Managing the three challenges and one paradox: the example of DCLead

The four issues described above also influence the actions, strategy and organizational settings of the social enterprise used here as a case study: the Master’s programme in Digital Communication Leadership. In fact, the management of the programme is confronted with many instances of the strategy challenge, including one concerned with the targeting of its promotional efforts. The programme wants to recruit, on the one hand, the best eligible and interested candidates for its scholarships, and, on the other hand, eligible students that can afford the participation costs. The latter type of students, in particular, is required to improve the programme’s economic sustainability and to enhance its performance, as it is evaluated by the EACEA, the funding agency. Given that each promotional campaign can effectively target only one of these groups of students at a time because of its content and geographical focus, managing the strategy challenge in the field of promotional efforts entails engaging in (rarer) campaigns that can address both target groups, but also more importantly, finding the appropriate sharing of resources between promotional efforts targeting specific groups of students.

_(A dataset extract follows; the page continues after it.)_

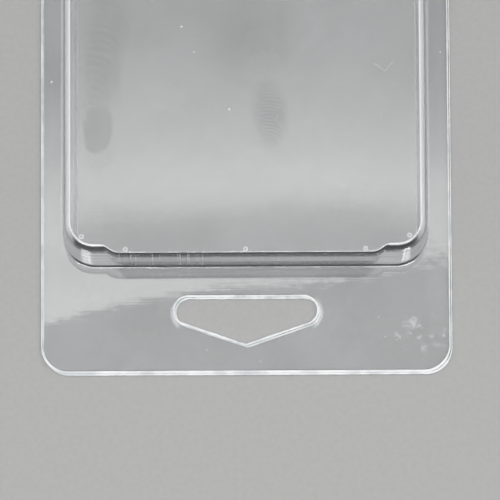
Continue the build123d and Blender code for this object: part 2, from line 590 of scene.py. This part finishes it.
# A finger mark's outline wobbles by this share of its reach, about its own middle
WOBBLE_SCALE = 3
WOBBLE = 0.35

# Its skin ridges are oval rings, shifted so that they run round a place near its end
RIDGE_STRETCH = (1, 2, 0)
RIDGE_SHIFT = (0.3, 1.7, 0)
RIDGE_SCALE = 2.2
RIDGE_DISTORTION = 1.6
RIDGE_DETAIL_SCALE = 0.6


def make_finger_mark():
    """A finger mark: an oval smear with skin ridges, about its own middle."""
    group, nodes, source, sink = node_group(
        "finger mark",
        [
            ("Vector", "NodeSocketVector", None),
            ("Ridge strength", "NodeSocketFloat", 0.5),
            ("Soft from", "NodeSocketFloat", 0.6),
        ],
        [("Mask", "NodeSocketFloat"), ("Ridges", "NodeSocketFloat")],
    )
    vector = source["Vector"]

    wobble = nodes.add("ShaderNodeTexNoise", Vector=vector, Scale=WOBBLE_SCALE, Detail=2.0)
    drift = nodes.vector_math("SCALE", i0=wobble.outputs["Color"], Scale=WOBBLE).outputs[0]
    moved = nodes.vector_math("ADD", i0=vector, i1=drift).outputs[0]
    centred = nodes.vector_math("SUBTRACT", i0=moved, i1=(WOBBLE / 2,) * 3).outputs[0]
    fade = (source["Soft from"], 1.0)
    mask = nodes.ramp(nodes.flat_length(centred), fade, low=1.0, high=0.0)
    nodes.link(mask, sink["Mask"])

    ridges = nodes.add(
        "ShaderNodeTexWave",
        {"wave_type": "RINGS", "rings_direction": "Z"},
        Vector=nodes.stretched(vector, RIDGE_STRETCH, RIDGE_SHIFT),
        Scale=RIDGE_SCALE,
        Distortion=RIDGE_DISTORTION,
        Detail=1.0,
        Detail_Scale=RIDGE_DETAIL_SCALE,
    ).outputs["Fac"]
    nodes.link(nodes.product(ridges, source["Ridge strength"], mask), sink["Ridges"])
    return group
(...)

The social entrepreneurs leading the programme are also confronted with different instances of the legitimacy challenge and the mission measurement paradox. Particularly, the success in recruiting self-funding students from European countries depends on effective communication and on acquiring an excellent reputation. The value proposition of this Master’s programme is rather unique because it relies on a network of institutions for delivering different competencies and skills to the students, which spend different mobility periods in different countries. DCLead students also benefit from the two or three mobility periods in different countries, as these improve their intercultural skills. Nonetheless, although the participation in mobility periods and international programmes more in general, are certainly perceived as enriching, DCLead essentially competes with national programmes in similar subjects that do not lead to joint degrees awarded by institutions from different countries, but also provide opportunities for short-term stays in other institutions. More importantly, it is quite common in European countries that these educational programmes are partly or fully subsidized and do not charge participation costs. In other words, effective communication has to be employed in order to attract self-funding students, because DCLead has to convince potential applicants that the participation costs are worth the difference between its value proposition and the ones offered by the less expensive (or free) programmes of single universities.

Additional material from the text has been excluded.